Project Activities
During years 1 and 2 the team will engage in an iterative design process to prototype learning modules for students and teachers (e.g., teacher-led lesson plans, web-based tools for students, teacher professional development resources) and conduct usability and feasibility tests. The PRISM components will be refined through this iterative design with feedback from expert consultants, teachers, and students. The research team will use structured interviews, observations, software used with thinkaloud procedures, and questionnaires to gather data for the PRISM iterative design and development. During year 3, the research team will conduct a randomized controlled pilot study that can speak to the PRISM intervention's promise for generating meaningful outcomes for science literacy with students in grades 6,7, and 8 (i.e., middle grades). Measures will include standardized science tests, researcher designed measures of reading comprehension, and affective measures. Multilevel models will be specified to analyze the impact of the PRISM intervention on these outcome measures.
Structured Abstract
Setting
This project will take place in four schools serving high poverty students in Texas. The sample group will participate in years 1, 2, and 3.
Sample
All 6th, 7th, and 8th grade students in the participating schools are invited to participate in the PRISM project.
PRISM will use teacher-led and web-based instruction about the text structure strategy and visualization on 8-9 science topics required for the Texas Essential Knowledge and Skills Standards (TEKS): new multimodal texts and interaction models about biomes, forces, human body systems, light, Rio garbage problems, states of matter, weather, and earth and space New corollary teacher support lessons will be created to seamlessly integrate the technology and teacher-led classroom instruction.

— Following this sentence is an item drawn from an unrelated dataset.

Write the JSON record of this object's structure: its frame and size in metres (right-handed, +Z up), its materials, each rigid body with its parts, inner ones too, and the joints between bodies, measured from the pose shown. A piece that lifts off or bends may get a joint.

Research design and methods
The research team will use observations, interviews, audio recordings of classroom interactions, reviews of computer logs, and a pilot quasi-experimental study with random assignment of 48 volunteering classrooms to PRISM, ITSS, Visualization only, or Business as Usual (BAU) groups to establish contrasts between the approaches and evaluate contributions of each component of the PRISM intervention.
Control condition
The control group will use the school's current curricular materials only in a business-as-usual condition.
Key measures
Key measures include the Texas STARR science knowledge and skills test, STARR reading comprehension tests, applied science problem solving test, researcher-designed measures of reading comprehension (focusing on text structure knowledge and use), and affective measures.
Data analytic strategy
The research team will use a three–level (students nested in classrooms nested within teachers) hierarchical linear model (HLM) to test differences between PRISM and comparison conditions by grade level.
Cost analysis strategy
The research team will conduct a cost-analysis using data from the software development team, hardware infrastructure, school personnel time and effort, professional development costs, and student computer costs. The team will use the Center for Benefit-Cost Studies of Education (CBCSE) methods for this cost analysis.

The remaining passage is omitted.